Written exercise. Repeat exactly the lines from the start through the line with "srgb(118, 184, 156)))", both ends included.

## START Listed records

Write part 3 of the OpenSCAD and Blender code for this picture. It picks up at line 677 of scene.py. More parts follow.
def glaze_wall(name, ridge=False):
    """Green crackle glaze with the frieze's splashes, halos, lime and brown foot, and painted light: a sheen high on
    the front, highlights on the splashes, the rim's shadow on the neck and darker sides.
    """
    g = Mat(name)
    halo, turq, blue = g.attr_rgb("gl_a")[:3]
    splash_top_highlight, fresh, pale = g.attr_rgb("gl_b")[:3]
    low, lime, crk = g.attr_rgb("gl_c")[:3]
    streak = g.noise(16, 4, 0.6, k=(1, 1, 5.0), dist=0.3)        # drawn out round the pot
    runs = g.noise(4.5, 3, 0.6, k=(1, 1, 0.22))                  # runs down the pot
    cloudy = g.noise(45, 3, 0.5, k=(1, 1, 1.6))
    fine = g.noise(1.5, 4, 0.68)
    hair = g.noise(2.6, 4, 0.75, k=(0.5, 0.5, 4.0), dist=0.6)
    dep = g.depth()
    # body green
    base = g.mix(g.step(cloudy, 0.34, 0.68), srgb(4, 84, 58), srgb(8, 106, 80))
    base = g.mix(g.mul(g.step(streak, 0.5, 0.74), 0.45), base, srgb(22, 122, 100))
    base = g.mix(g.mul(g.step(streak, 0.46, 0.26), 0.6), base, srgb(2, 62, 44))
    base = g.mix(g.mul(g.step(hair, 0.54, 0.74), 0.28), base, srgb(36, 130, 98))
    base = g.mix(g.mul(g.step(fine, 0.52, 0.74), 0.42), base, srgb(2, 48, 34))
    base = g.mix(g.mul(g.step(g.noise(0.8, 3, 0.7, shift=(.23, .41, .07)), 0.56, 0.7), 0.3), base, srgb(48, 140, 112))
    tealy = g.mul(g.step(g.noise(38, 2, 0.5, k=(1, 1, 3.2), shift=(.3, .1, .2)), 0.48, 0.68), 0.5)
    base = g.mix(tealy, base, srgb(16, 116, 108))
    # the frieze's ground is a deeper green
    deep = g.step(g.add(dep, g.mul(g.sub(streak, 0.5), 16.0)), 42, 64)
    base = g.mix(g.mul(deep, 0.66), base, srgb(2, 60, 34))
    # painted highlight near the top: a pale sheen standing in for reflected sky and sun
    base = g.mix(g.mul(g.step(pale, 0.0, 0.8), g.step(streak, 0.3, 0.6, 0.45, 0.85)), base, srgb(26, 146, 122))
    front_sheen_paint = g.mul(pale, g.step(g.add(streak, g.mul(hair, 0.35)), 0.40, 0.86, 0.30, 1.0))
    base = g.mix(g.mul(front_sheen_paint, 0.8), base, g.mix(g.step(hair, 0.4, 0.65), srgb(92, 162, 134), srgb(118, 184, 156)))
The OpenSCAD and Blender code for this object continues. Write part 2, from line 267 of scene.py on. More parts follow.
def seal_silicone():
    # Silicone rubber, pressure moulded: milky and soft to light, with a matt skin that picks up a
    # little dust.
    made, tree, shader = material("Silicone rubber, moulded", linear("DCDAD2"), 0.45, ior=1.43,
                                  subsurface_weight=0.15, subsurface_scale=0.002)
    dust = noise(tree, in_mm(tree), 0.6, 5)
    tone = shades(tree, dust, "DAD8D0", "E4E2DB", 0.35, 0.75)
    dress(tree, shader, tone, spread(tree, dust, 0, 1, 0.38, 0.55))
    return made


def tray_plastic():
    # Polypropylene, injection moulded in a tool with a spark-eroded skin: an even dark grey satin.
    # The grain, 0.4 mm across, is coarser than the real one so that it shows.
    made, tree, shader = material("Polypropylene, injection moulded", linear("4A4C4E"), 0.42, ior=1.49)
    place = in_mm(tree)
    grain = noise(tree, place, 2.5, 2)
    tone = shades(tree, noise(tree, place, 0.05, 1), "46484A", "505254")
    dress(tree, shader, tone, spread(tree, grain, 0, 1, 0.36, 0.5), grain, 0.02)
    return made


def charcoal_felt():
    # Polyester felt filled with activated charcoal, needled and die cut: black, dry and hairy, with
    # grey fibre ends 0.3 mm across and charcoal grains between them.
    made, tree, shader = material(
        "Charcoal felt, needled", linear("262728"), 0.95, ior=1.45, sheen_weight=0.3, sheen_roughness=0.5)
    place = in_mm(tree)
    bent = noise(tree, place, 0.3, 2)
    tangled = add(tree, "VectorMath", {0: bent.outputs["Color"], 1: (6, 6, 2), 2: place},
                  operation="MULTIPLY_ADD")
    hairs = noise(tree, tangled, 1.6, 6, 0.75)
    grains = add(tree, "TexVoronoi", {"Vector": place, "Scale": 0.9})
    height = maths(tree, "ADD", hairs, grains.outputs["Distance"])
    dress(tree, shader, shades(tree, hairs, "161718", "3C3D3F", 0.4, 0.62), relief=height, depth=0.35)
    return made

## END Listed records

Result.
Write part 3 of the OpenSCAD and Blender code for this picture. It picks up at line 677 of scene.py. More parts follow.
def glaze_wall(name, ridge=False):
    """Green crackle glaze with the frieze's splashes, halos, lime and brown foot, and painted light: a sheen high on
    the front, highlights on the splashes, the rim's shadow on the neck and darker sides.
    """
    g = Mat(name)
    halo, turq, blue = g.attr_rgb("gl_a")[:3]
    splash_top_highlight, fresh, pale = g.attr_rgb("gl_b")[:3]
    low, lime, crk = g.attr_rgb("gl_c")[:3]
    streak = g.noise(16, 4, 0.6, k=(1, 1, 5.0), dist=0.3)        # drawn out round the pot
    runs = g.noise(4.5, 3, 0.6, k=(1, 1, 0.22))                  # runs down the pot
    cloudy = g.noise(45, 3, 0.5, k=(1, 1, 1.6))
    fine = g.noise(1.5, 4, 0.68)
    hair = g.noise(2.6, 4, 0.75, k=(0.5, 0.5, 4.0), dist=0.6)
    dep = g.depth()
    # body green
    base = g.mix(g.step(cloudy, 0.34, 0.68), srgb(4, 84, 58), srgb(8, 106, 80))
    base = g.mix(g.mul(g.step(streak, 0.5, 0.74), 0.45), base, srgb(22, 122, 100))
    base = g.mix(g.mul(g.step(streak, 0.46, 0.26), 0.6), base, srgb(2, 62, 44))
    base = g.mix(g.mul(g.step(hair, 0.54, 0.74), 0.28), base, srgb(36, 130, 98))
    base = g.mix(g.mul(g.step(fine, 0.52, 0.74), 0.42), base, srgb(2, 48, 34))
    base = g.mix(g.mul(g.step(g.noise(0.8, 3, 0.7, shift=(.23, .41, .07)), 0.56, 0.7), 0.3), base, srgb(48, 140, 112))
    tealy = g.mul(g.step(g.noise(38, 2, 0.5, k=(1, 1, 3.2), shift=(.3, .1, .2)), 0.48, 0.68), 0.5)
    base = g.mix(tealy, base, srgb(16, 116, 108))
    # the frieze's ground is a deeper green
    deep = g.step(g.add(dep, g.mul(g.sub(streak, 0.5), 16.0)), 42, 64)
    base = g.mix(g.mul(deep, 0.66), base, srgb(2, 60, 34))
    # painted highlight near the top: a pale sheen standing in for reflected sky and sun
    base = g.mix(g.mul(g.step(pale, 0.0, 0.8), g.step(streak, 0.3, 0.6, 0.45, 0.85)), base, srgb(26, 146, 122))
    front_sheen_paint = g.mul(pale, g.step(g.add(streak, g.mul(hair, 0.35)), 0.40, 0.86, 0.30, 1.0))
    base = g.mix(g.mul(front_sheen_paint, 0.8), base, g.mix(g.step(hair, 0.4, 0.65), srgb(92, 162, 134), srgb(118, 184, 156)))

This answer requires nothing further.